— START OF INPUT FOR THIS TASK —

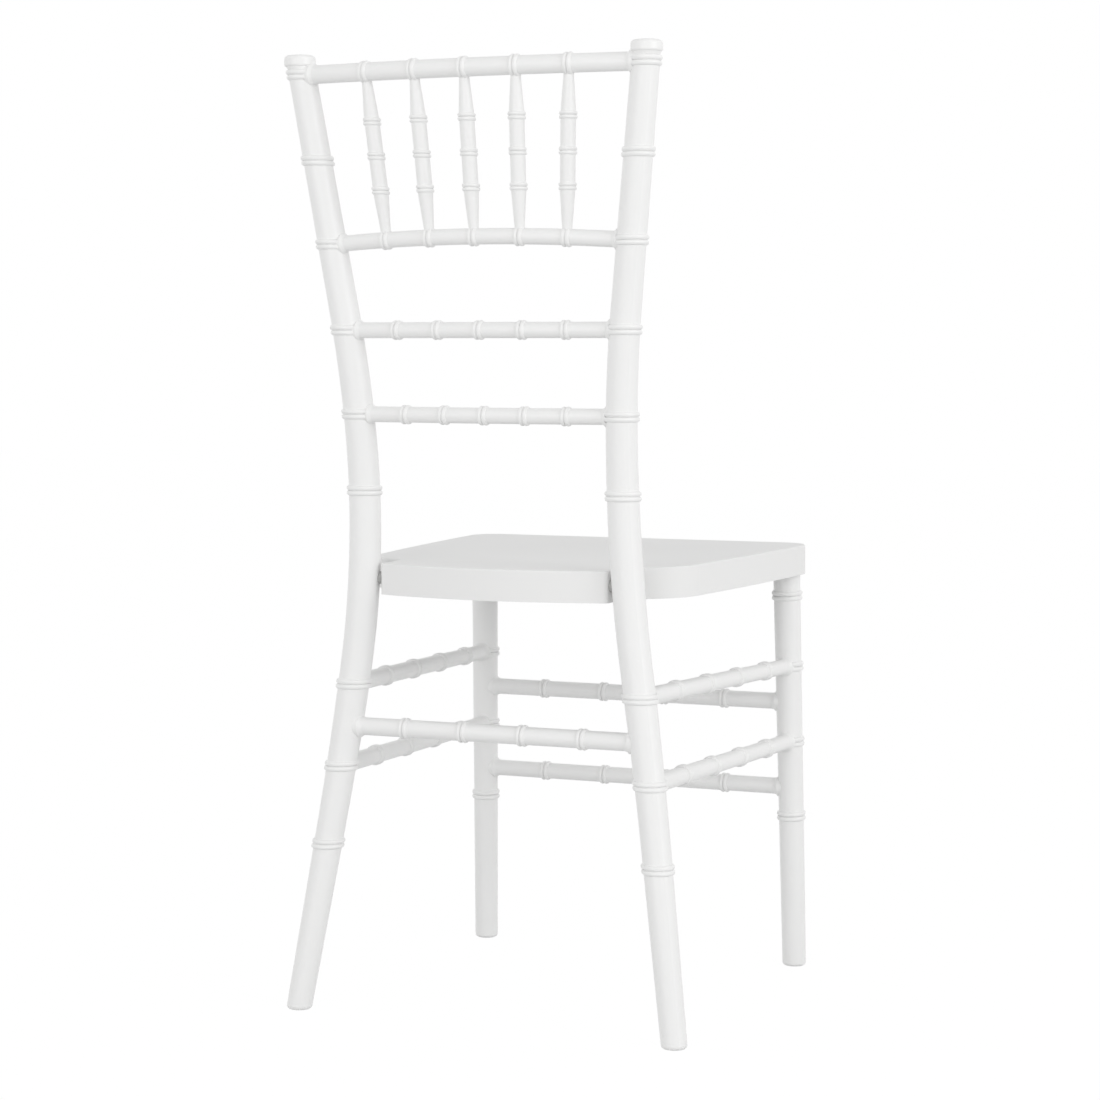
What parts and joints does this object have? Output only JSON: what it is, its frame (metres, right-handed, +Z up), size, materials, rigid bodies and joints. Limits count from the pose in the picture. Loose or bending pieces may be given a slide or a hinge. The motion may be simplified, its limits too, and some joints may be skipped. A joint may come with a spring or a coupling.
{
  "type": "chiavari chair",
  "caption": "White moulded resin chiavari chair with a bamboo-ringed frame, spindle back, flared legs, ringed stretchers and a moulded seat.",
  "frame": {"origin": "on the floor, at the middle of the chair's width and depth", "axes": "+Z up, +X to the sitter's left, -Y to the front of the seat, +Y to the back"},
  "size_m": [0.4186, 0.4446, 0.9218],
  "materials": {
    "frame_resin": "satin",
    "seat_resin": "satin",
    "core_steel": "plain",
    "zinc_steel": "plated",
    "insert_brass": "plain",
    "spacer_plastic": "satin"
  },
  "bodies": {
    "root": {"back_post_left": "frame_resin", "back_post_right": "frame_resin", "crest_rail": "frame_resin", "spindle_rail": "frame_resin", "back_spindle_1": "frame_resin", "back_spindle_2": "frame_resin", "back_spindle_3": "frame_resin", "back_spindle_4": "frame_resin", "back_spindle_5": "frame_resin", "upper_ladder_rail": "frame_resin", "lower_ladder_rail": "frame_resin", "front_leg_left": "frame_resin", "front_leg_right": "frame_resin", "front_stretcher_upper": "frame_resin", "front_stretcher_lower": "frame_resin", "rear_stretcher": "frame_resin", "side_stretcher_left_upper": "frame_resin", "side_stretcher_left_lower": "frame_resin", "side_stretcher_right_upper": "frame_resin", "side_stretcher_right_lower": "frame_resin", "seat": "seat_resin", "back_post_core_left": "core_steel", "back_post_core_right": "core_steel", "front_leg_core_left": "core_steel", "front_leg_core_right": "core_steel", "seat_rear_bolts": "zinc_steel", "seat_rear_washers": "zinc_steel", "front_leg_screws": "zinc_steel", "front_leg_screw_washers": "zinc_steel", "post_thread_inserts": "insert_brass", "seat_spacers": "spacer_plastic"}
  },
  "joints": []
}
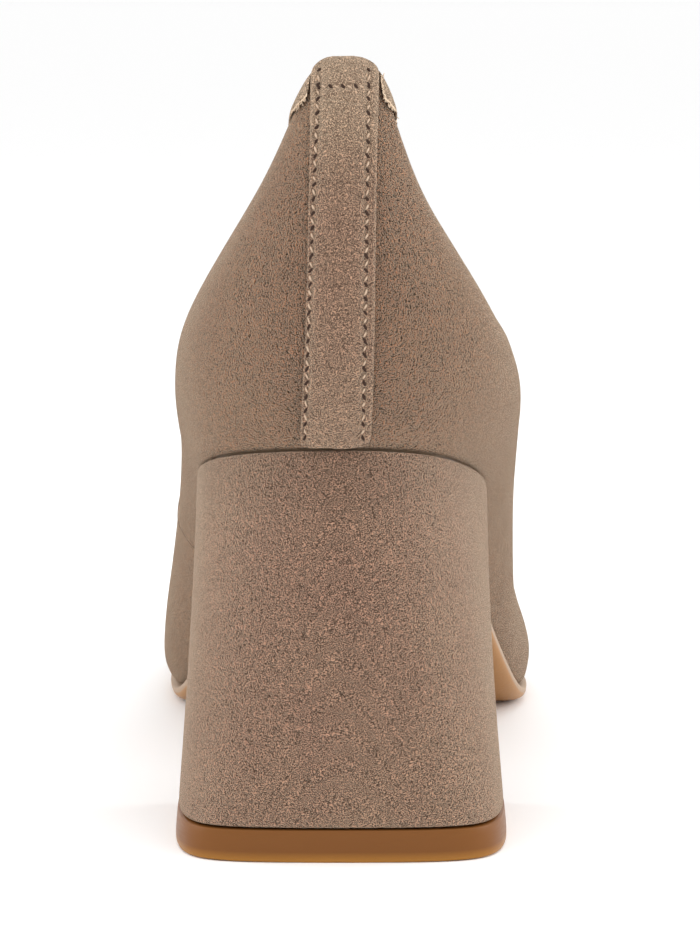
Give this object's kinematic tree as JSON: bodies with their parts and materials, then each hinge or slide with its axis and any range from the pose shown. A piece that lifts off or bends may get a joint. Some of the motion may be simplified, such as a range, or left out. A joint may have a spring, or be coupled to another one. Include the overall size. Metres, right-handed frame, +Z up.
{
  "type": "block heel pump",
  "caption": "Women's suede block heel pump for the right foot, with a covered heel, a sewn back strip and a bound topline, standing empty.",
  "frame": {"origin": "centre of the top lift's bottom face, on the floor under the heel", "axes": "+Y from the heel to the toe, +Z up, +X to the outer side of the foot, which is to the right seen from behind"},
  "size_m": [0.0789, 0.242, 0.1405],
  "materials": {
    "suede": "napped, taupe brown",
    "suede_strip": "napped, taupe brown, stitched",
    "binding": "smoother, paler suede with raw edges",
    "sock": "smooth, satin",
    "outsole": "caramel, semi-gloss",
    "lift": "caramel, semi-gloss"
  },
  "bodies": {
    "root": {"upper": "suede", "back_strip": "suede_strip", "collar_binding": "binding", "insole": "sock", "outsole": "outsole", "heel_block": "suede", "top_lift": "lift"}
  },
  "joints": []
}
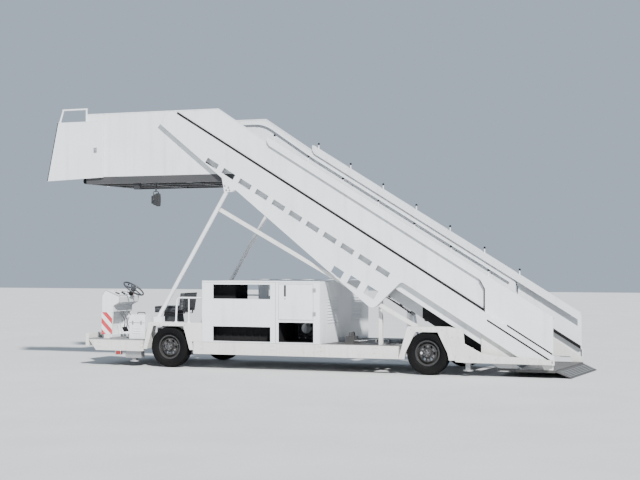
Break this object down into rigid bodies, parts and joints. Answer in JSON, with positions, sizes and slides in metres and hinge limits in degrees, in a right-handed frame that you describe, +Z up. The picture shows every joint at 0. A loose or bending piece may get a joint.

— END OF INPUT FOR THIS TASK —

• [TASK TO COMPLETE] Quote each line above in full, word for word.

• [EXERCISE ANSWER]
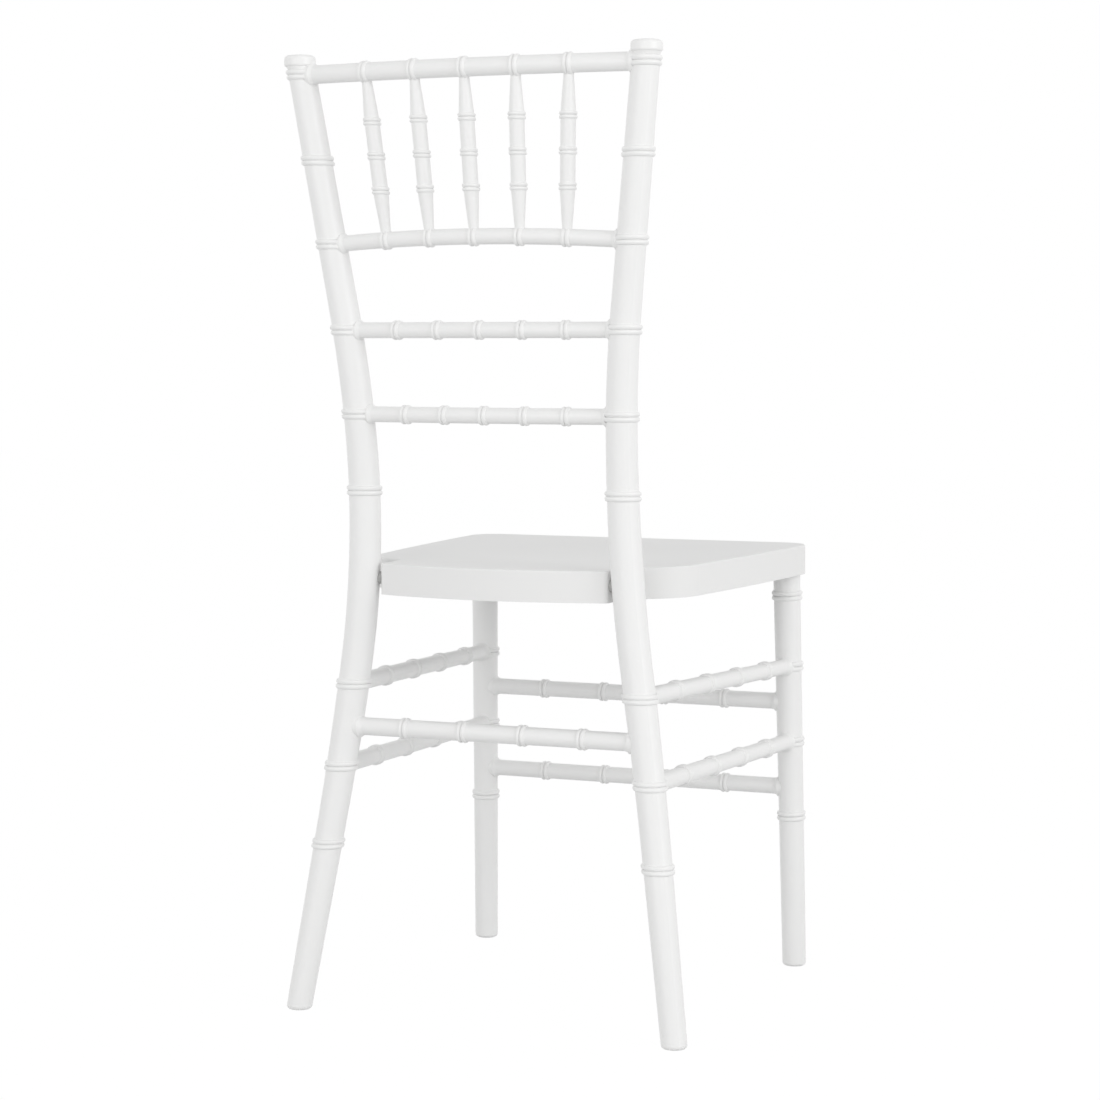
What parts and joints does this object have? Output only JSON: what it is, its frame (metres, right-handed, +Z up), size, materials, rigid bodies and joints. Limits count from the pose in the picture. Loose or bending pieces may be given a slide or a hinge. The motion may be simplified, its limits too, and some joints may be skipped. A joint may come with a spring or a coupling.
{
  "type": "chiavari chair",
  "caption": "White moulded resin chiavari chair with a bamboo-ringed frame, spindle back, flared legs, ringed stretchers and a moulded seat.",
  "frame": {"origin": "on the floor, at the middle of the chair's width and depth", "axes": "+Z up, +X to the sitter's left, -Y to the front of the seat, +Y to the back"},
  "size_m": [0.4186, 0.4446, 0.9218],
  "materials": {
    "frame_resin": "satin",
    "seat_resin": "satin",
    "core_steel": "plain",
    "zinc_steel": "plated",
    "insert_brass": "plain",
    "spacer_plastic": "satin"
  },
  "bodies": {
    "root": {"back_post_left": "frame_resin", "back_post_right": "frame_resin", "crest_rail": "frame_resin", "spindle_rail": "frame_resin", "back_spindle_1": "frame_resin", "back_spindle_2": "frame_resin", "back_spindle_3": "frame_resin", "back_spindle_4": "frame_resin", "back_spindle_5": "frame_resin", "upper_ladder_rail": "frame_resin", "lower_ladder_rail": "frame_resin", "front_leg_left": "frame_resin", "front_leg_right": "frame_resin", "front_stretcher_upper": "frame_resin", "front_stretcher_lower": "frame_resin", "rear_stretcher": "frame_resin", "side_stretcher_left_upper": "frame_resin", "side_stretcher_left_lower": "frame_resin", "side_stretcher_right_upper": "frame_resin", "side_stretcher_right_lower": "frame_resin", "seat": "seat_resin", "back_post_core_left": "core_steel", "back_post_core_right": "core_steel", "front_leg_core_left": "core_steel", "front_leg_core_right": "core_steel", "seat_rear_bolts": "zinc_steel", "seat_rear_washers": "zinc_steel", "front_leg_screws": "zinc_steel", "front_leg_screw_washers": "zinc_steel", "post_thread_inserts": "insert_brass", "seat_spacers": "spacer_plastic"}
  },
  "joints": []
}
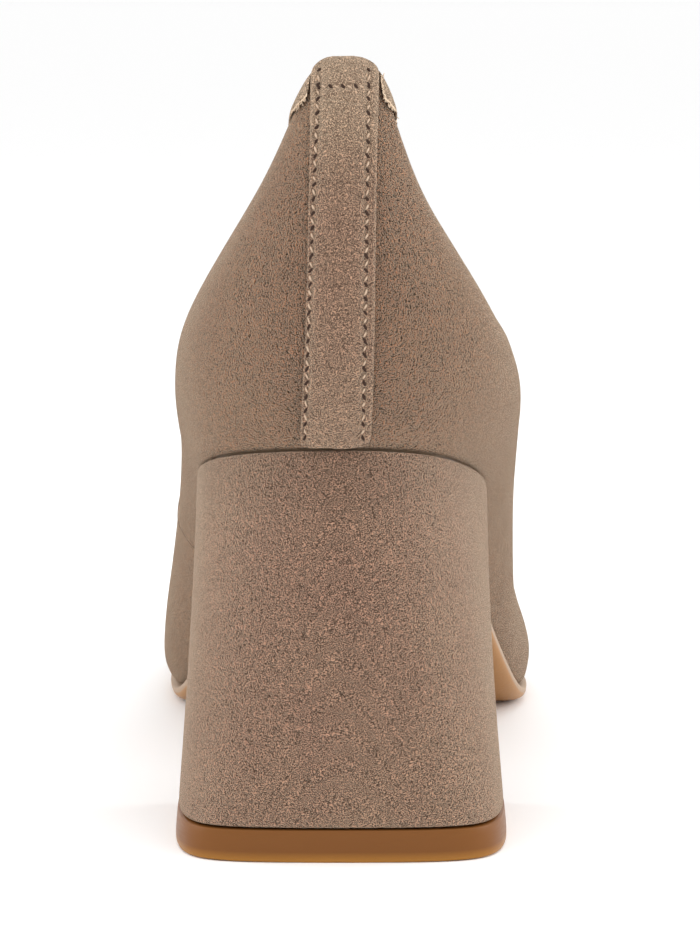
Give this object's kinematic tree as JSON: bodies with their parts and materials, then each hinge or slide with its axis and any range from the pose shown. A piece that lifts off or bends may get a joint. Some of the motion may be simplified, such as a range, or left out. A joint may have a spring, or be coupled to another one. Include the overall size. Metres, right-handed frame, +Z up.
{
  "type": "block heel pump",
  "caption": "Women's suede block heel pump for the right foot, with a covered heel, a sewn back strip and a bound topline, standing empty.",
  "frame": {"origin": "centre of the top lift's bottom face, on the floor under the heel", "axes": "+Y from the heel to the toe, +Z up, +X to the outer side of the foot, which is to the right seen from behind"},
  "size_m": [0.0789, 0.242, 0.1405],
  "materials": {
    "suede": "napped, taupe brown",
    "suede_strip": "napped, taupe brown, stitched",
    "binding": "smoother, paler suede with raw edges",
    "sock": "smooth, satin",
    "outsole": "caramel, semi-gloss",
    "lift": "caramel, semi-gloss"
  },
  "bodies": {
    "root": {"upper": "suede", "back_strip": "suede_strip", "collar_binding": "binding", "insole": "sock", "outsole": "outsole", "heel_block": "suede", "top_lift": "lift"}
  },
  "joints": []
}
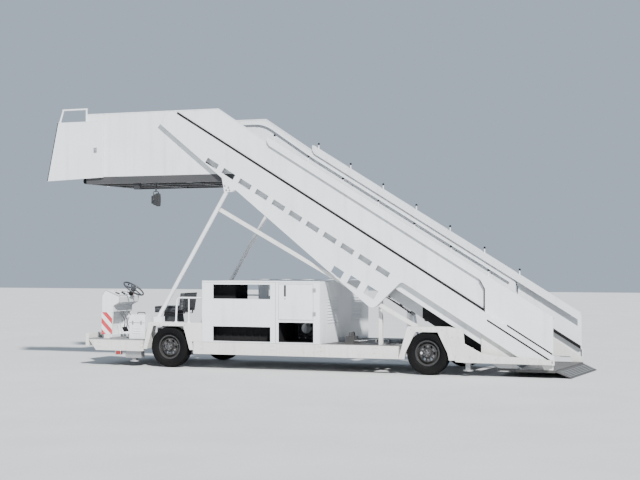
Break this object down into rigid bodies, parts and joints. Answer in JSON, with positions, sizes and slides in metres and hinge limits in degrees, in a right-handed frame that you describe, +Z up. The picture shows every joint at 0. A loose or bending piece may get a joint.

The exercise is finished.